Mr. Smith: "I've been talking with my accountant about our captial expansion needs, which will be considerable during the next couple of years. To stay in a strong competitive position, we're constantly buying new pieces of earthmoving equipment and replacing machinery that has become obsolete. What it all comes down to is financing, and it's not easy to raise $10 million to $20 million all at once. There are a number of options, including dealer financing, but the interest rates offered by banks are usually lower.

Your Words: From reviewing your balance sheet, I can see that you've got a lot of notes payable already.
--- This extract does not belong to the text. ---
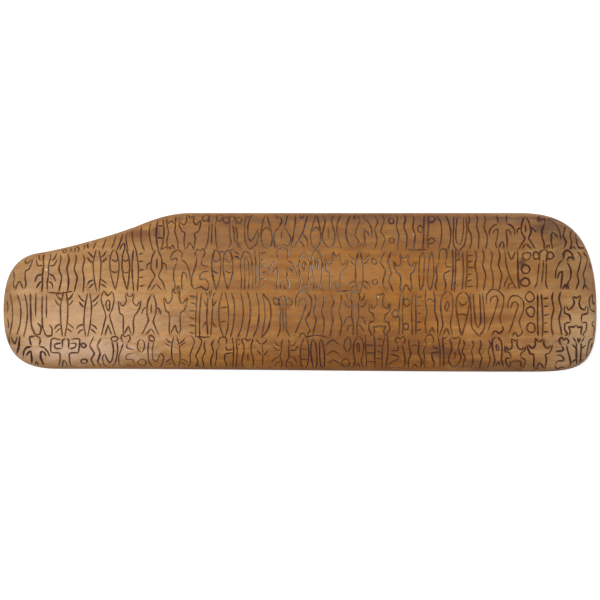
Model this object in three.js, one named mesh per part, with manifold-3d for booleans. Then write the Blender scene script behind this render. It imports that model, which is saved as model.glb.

How is your relationship with your bank?

Mr. Smith: Actually we use several banks and we have an excellent credit history, so getting the money is not a problem. The problem is we already owe more than $40 million on all of those notes and I don't want to get overextended.

Your Words: Have you considered long term leases?

Mr. Smith: Yes. This is essentially how dealer financing works. Usually it is arranged as a lease with an option to buy the equipment after a number of years. We've been actively looking into this with our Cat dealer for a couple of machines that we need to put on a big job immediately. I can show you one of the contracts.

Your Words: Ok, this sounds like a long term capital lease.

Mr. Smith: Yes, thats what my accountant called it. What are the accounting implications that i would be entering into that would put me at ease about this?

Your words: It would impact both your balance sheet & income statement, but in most respects long term capital lease is treated much like a long term note payable with a bank. Their are other sources of equity financing, have you looked into this?

Mr. Smith: We are a family business and want to stay that way. Our shares are publicly traded, but we're owned by family and employees. We have alot of retained earnings, but thats not the same as cash. Should we be issuing bonds?

Your Words: Issuing bonds is possible, but preferred stock would be a better option. Do you know about any of this option?

Mr. Smith: I do not know much about this. Is it like bonds payable?

Your Words: I'll make a note for you that explains the difference between common stock, preferred stock, and bonds payable.

A. Explain the accounting treatment of capital leases as compared to the accounting treatment of notes payable in terms that a nonaccountant could easily understand. In your answer include both the balance sheet and income statement effects of capital leases.

B. Assume you have reviewed the contract Mr. Smith provided concering the dealer financing agreement for the purchase of two new machines. You have determined that the lease agreement would qualify as a capital lease. The present value of the lease payments would be $2 million. Use the horizontal model (or write the journal entry) to show Mr. Smith how this leasse would affect the financial statements of his company.

C. Explain what Mr. Smith meant when he said "We've got alot of retained earnings, but that's not the same thing as cash." Review the balance sheet at December 31, 2013. In which assets are most of the company's retained earnings invested?

D. Explain to Mr. Smith what the similiarities and differences are between bonds payable, preferred stock, and common stock.

E. Why would you recommend to Mr. Smith that his company consider issuing $10 million to $20 million of preferred stock rather than bonds payable?